How MAP’s partner the Dunya Centre is safely providing essential cancer services amid the pandemic

The impacts of the COVID-19 pandemic on healthcare extend well beyond those services and institutions directly responding to the disease and seeking to halt its spread. Medical Aid for Palestinians (MAP) and our local partners are adjusting all aspects of our programmes to ensure continuity in care and support to the communities we serve.

One such partner is the Dunya Women’s Cancer Centre, based in Ramallah. The Dunya Centre provides specialised cancer diagnostic services including mammography, ultrasound and biopsy, as well as holistic services for women both during and after cancer treatment, including psychological counselling and physiotherapy. Dunya’s team also works in the community to improve public understanding of cancers affecting women and encourage early diagnosis and self-checking. The clinic, run by women for women, is incredibly busy and serves around 1,900 women each year.

"The pandemic does not erase the high risk of cancer nor the importance of early diagnosis to save lives"

At the beginning of the pandemic (March – April), the Centre closed its doors while the West Bank was under strict lockdown. Despite this and continuing pandemic disruptions, its team has worked hard to ensure women can access essential services. Dr Nufuz, Director of the Dunya Centre, explained to MAP how they were able to adapt:

“Women with breast cancer are at increased risk of severe illness from COVID-19. Therefore, we decided that for their own safety, it is best to close the Centre to avoid spreading the virus. However, In May we decided to reopen while taking all possible precautionary measures. The pandemic does not erase the high risk of cancer nor the importance of early diagnosis to save the lives of the women. So the Centre has opened for essential services such treatment and diagnosis, while psychosocial services and sessions are offered virtually.”

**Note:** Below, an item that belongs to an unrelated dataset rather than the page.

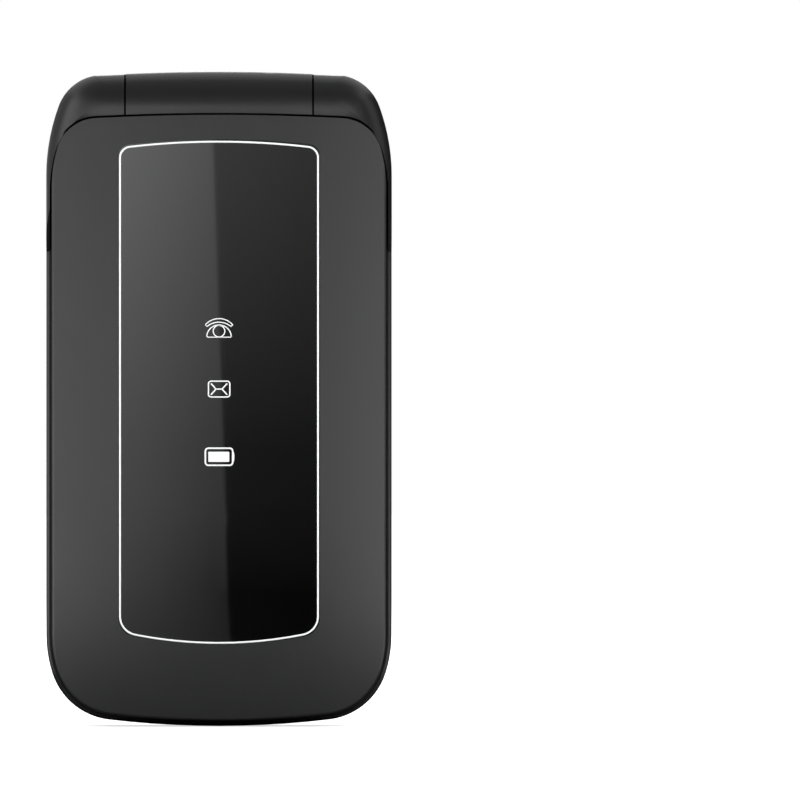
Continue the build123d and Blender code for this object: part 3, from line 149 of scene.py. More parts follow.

Dr Nufuz added that during lockdown all public transportation stopped, making it harder for women to access the clinic. Nevertheless, the Centre runs a mobile clinic in Nablus, and in June they were able to reach 16 villages, conduct 460 mammogram scans, and diagnose 23 women.

During COVID 19 the dire economic situation in the West Bank and the fear of the pandemic have compounded the challenges to mental and physical health faced by women with breast cancer. Many fear going to hospitals for treatment due to the perceived risk of exposure to COVID-19, and so many have had their treatment or medications delayed.

"We work hard to increase the self-confidence of the women diagnosed with breast cancer"

The Dunya Centre is the only organisation in the West Bank offering specialised psychosocial support for women diagnosed with breast cancer. It has formed support groups for survivors and offers family intervention plans.

Marah, the Centre’s social worker, explained the individual and group counselling: “We work hard to increase the self-confidence of the women diagnosed with breast cancer, working to provide them with necessary coping skills. We usually conduct group sessions twice a month and provide recreational activities and economic empowerment training, in addition to the psychosocial support. My main goal now is to try and involve male family members more in the process of treatment and recovery of  women. I am trying to plan an 'appreciation event', where men can celebrate the strength of the women and recognise the battles they have been fighting.”

“The sessions help women accept their medical condition in the most positive way possible,” adds Marah. “Many women were embarrassed that they had cancer, but now they are proud and even share their battles publicly with the media.”

This is emotionally challenging work for the staff, as Mariah explains: “At the beginning of my career at Dunya it was so hard to cope with emotional stress of losing one of the women to cancer.  Every time it happened, I felt responsible for some reason and wanted to quit. But through the years I have learned how to share my emotions with my colleagues and mitigate the personal impact of my job."

"However, I did not learn how to stop loving these amazing women and getting attached to them.”